● **Description of the task**: Retype, exactly as written, every line from the one containing "obj.matrix_parent_inverse = Matrix.Identity(4)" down to the one containing "imported = [obj", including both, and nothing else.

● **Data segment**:
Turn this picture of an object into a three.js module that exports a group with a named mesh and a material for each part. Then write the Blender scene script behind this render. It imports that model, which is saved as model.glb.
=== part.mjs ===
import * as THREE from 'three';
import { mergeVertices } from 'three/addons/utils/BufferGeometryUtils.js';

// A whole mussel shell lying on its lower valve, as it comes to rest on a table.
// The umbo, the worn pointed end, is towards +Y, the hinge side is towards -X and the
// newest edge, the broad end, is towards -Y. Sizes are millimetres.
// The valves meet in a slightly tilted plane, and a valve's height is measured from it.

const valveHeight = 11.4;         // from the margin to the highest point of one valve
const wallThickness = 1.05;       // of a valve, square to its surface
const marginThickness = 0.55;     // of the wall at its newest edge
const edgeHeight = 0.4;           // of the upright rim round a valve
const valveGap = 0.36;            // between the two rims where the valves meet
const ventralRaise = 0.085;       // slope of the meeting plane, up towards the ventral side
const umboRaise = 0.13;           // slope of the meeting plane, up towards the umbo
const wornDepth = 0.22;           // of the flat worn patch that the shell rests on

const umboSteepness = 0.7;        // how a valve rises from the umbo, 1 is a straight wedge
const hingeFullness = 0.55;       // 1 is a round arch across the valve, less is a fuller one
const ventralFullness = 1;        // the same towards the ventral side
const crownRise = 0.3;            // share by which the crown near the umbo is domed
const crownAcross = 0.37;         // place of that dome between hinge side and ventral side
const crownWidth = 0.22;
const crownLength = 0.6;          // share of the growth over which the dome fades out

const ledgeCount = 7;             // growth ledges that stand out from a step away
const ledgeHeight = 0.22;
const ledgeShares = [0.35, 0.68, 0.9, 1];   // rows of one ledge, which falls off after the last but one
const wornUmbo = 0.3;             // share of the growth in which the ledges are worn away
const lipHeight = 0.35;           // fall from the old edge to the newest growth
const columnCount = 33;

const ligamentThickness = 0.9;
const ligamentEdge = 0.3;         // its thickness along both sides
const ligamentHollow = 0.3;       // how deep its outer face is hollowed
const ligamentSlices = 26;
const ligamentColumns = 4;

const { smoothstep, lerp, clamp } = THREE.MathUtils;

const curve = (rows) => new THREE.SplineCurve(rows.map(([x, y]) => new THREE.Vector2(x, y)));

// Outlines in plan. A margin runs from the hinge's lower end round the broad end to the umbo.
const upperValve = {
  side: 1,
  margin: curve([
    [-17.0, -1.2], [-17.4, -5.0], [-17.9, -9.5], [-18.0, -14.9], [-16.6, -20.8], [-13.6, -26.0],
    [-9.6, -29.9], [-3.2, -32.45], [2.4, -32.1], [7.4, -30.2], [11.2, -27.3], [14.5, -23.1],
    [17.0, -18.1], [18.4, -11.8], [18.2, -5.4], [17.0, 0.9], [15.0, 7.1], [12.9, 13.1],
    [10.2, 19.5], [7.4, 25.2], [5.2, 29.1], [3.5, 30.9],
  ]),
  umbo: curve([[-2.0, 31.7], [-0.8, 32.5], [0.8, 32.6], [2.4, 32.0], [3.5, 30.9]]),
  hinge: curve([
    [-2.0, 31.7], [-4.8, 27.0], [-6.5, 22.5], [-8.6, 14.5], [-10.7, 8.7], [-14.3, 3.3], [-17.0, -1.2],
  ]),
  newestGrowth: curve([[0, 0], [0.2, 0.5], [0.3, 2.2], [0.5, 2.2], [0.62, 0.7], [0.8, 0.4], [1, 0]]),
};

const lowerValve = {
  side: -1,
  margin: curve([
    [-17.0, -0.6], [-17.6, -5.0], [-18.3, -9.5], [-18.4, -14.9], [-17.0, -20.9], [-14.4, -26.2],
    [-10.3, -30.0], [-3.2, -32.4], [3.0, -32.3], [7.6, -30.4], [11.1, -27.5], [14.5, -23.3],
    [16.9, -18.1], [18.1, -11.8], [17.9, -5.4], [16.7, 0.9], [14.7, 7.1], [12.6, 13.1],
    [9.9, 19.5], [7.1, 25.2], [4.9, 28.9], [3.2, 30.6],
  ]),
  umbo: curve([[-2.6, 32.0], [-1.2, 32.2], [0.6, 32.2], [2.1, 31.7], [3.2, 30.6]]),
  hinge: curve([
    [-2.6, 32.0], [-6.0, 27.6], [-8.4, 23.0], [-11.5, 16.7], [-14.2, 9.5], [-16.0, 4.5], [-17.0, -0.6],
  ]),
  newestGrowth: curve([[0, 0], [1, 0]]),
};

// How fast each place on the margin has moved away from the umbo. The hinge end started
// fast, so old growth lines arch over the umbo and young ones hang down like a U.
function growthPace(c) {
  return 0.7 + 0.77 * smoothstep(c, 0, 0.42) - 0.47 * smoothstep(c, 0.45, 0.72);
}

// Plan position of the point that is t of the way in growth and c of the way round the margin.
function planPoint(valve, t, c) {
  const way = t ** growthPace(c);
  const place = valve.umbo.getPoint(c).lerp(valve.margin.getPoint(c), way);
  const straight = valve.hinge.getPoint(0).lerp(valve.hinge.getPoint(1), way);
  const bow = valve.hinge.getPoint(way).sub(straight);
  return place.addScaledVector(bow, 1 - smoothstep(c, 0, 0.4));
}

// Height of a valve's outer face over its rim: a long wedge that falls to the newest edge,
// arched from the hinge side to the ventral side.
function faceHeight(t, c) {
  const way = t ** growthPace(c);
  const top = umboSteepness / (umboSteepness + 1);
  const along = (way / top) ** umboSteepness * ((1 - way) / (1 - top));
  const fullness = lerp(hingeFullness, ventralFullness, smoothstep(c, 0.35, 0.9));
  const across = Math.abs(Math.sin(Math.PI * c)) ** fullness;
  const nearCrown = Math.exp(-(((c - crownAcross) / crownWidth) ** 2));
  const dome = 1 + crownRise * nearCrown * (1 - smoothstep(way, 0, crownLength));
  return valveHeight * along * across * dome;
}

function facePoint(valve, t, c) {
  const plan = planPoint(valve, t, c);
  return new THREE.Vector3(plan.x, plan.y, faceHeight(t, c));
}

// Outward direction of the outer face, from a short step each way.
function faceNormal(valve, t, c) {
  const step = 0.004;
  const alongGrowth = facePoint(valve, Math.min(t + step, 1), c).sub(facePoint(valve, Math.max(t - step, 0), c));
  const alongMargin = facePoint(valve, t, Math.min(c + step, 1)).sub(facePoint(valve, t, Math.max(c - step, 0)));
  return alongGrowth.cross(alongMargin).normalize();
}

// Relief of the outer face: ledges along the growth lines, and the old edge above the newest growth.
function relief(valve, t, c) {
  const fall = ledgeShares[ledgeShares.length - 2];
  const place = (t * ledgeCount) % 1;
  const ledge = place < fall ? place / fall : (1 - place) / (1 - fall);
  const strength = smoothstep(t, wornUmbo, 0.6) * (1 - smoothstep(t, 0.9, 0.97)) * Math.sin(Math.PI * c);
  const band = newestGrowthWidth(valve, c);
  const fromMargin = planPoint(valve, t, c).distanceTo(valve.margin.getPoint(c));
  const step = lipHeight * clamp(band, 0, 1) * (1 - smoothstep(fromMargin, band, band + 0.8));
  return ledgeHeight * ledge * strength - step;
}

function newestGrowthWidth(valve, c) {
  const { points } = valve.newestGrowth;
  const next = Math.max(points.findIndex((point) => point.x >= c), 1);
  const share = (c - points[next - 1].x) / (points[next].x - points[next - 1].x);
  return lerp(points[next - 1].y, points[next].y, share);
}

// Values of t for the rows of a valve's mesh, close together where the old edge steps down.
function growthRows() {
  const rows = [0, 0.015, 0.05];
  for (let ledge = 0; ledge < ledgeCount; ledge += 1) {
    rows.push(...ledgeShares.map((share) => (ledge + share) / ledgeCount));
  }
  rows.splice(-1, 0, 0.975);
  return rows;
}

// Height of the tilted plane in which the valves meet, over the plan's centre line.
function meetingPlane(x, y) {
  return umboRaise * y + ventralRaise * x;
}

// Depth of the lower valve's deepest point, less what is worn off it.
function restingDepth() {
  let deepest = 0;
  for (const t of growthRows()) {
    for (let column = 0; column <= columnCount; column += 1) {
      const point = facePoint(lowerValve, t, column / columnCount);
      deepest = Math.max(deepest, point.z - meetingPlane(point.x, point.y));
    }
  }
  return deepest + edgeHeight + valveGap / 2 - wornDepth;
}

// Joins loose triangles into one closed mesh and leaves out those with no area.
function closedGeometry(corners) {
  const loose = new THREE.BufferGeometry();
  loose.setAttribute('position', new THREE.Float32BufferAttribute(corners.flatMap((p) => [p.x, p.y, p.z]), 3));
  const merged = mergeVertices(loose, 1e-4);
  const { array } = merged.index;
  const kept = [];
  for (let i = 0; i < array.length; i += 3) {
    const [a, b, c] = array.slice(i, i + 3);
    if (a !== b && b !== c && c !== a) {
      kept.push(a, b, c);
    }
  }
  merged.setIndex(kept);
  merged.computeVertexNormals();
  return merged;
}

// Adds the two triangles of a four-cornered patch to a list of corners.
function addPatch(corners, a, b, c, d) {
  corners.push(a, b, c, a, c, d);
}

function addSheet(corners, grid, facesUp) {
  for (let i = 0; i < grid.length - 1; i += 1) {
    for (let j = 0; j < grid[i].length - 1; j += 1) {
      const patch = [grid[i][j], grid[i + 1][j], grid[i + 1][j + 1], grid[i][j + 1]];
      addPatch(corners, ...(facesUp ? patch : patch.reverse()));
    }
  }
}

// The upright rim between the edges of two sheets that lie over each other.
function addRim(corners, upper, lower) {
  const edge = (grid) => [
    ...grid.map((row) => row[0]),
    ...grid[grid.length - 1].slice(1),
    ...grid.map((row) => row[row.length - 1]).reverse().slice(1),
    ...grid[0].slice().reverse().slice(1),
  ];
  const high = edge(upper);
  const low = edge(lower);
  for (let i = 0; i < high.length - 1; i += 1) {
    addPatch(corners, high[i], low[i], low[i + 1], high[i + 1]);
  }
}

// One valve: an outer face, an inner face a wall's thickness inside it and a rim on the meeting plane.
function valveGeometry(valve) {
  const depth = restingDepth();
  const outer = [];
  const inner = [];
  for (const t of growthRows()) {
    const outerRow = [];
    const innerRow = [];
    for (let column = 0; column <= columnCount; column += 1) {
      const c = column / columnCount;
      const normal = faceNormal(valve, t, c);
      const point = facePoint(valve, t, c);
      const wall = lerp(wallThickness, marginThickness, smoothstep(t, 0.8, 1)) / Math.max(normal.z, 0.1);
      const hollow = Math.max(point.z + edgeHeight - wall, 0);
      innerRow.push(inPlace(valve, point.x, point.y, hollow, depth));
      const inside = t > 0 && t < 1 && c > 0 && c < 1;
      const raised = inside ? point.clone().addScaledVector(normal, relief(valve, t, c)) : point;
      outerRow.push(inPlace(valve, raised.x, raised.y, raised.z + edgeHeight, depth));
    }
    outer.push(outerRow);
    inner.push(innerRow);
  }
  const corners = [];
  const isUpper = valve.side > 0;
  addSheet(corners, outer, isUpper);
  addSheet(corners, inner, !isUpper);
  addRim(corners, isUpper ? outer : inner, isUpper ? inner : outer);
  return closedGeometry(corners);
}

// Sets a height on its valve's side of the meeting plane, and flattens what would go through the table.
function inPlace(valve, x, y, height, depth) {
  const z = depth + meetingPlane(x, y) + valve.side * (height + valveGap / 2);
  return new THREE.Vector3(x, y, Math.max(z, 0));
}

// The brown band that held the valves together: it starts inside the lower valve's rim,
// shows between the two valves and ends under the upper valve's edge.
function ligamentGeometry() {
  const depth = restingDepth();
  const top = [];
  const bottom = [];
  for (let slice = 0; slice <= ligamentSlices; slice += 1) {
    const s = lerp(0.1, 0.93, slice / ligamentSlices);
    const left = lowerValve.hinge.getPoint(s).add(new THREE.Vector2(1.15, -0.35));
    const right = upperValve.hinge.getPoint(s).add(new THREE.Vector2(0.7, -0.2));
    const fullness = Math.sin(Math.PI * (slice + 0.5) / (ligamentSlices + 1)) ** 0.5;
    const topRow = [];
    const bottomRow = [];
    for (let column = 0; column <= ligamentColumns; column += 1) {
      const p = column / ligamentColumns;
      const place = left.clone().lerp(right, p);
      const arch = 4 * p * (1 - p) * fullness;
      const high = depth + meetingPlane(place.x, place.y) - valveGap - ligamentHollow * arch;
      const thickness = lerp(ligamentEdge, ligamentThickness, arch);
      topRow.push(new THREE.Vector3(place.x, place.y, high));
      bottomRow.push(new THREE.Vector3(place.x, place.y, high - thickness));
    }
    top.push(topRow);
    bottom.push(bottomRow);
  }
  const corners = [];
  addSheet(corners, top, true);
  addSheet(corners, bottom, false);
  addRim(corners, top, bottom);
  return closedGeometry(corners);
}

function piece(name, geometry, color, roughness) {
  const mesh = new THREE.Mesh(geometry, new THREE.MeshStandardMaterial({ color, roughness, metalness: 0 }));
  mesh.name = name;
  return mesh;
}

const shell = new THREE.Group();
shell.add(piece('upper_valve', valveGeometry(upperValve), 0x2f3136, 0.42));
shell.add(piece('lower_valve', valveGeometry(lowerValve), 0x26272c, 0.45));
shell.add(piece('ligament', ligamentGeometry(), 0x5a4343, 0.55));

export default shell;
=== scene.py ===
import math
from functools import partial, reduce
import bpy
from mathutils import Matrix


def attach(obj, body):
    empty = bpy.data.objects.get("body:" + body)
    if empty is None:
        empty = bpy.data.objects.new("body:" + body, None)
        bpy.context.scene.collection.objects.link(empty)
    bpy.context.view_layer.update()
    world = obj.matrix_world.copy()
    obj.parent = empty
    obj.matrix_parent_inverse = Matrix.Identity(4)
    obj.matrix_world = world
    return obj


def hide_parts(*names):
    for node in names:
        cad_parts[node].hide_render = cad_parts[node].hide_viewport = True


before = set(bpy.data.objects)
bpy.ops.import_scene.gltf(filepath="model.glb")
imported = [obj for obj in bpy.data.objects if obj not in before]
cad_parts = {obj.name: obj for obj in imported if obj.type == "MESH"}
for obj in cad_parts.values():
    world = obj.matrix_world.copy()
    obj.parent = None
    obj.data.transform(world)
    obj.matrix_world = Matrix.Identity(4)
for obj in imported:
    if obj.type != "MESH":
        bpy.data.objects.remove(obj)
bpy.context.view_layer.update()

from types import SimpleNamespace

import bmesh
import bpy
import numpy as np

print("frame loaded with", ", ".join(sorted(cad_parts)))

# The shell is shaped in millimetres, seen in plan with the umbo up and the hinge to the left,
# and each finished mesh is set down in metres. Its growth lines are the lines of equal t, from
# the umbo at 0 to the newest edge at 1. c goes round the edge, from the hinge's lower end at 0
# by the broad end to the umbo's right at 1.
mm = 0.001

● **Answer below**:
    obj.matrix_parent_inverse = Matrix.Identity(4)
    obj.matrix_world = world
    return obj


def hide_parts(*names):
    for node in names:
        cad_parts[node].hide_render = cad_parts[node].hide_viewport = True


before = set(bpy.data.objects)
bpy.ops.import_scene.gltf(filepath="model.glb")
imported = [obj for obj in bpy.data.objects if obj not in before]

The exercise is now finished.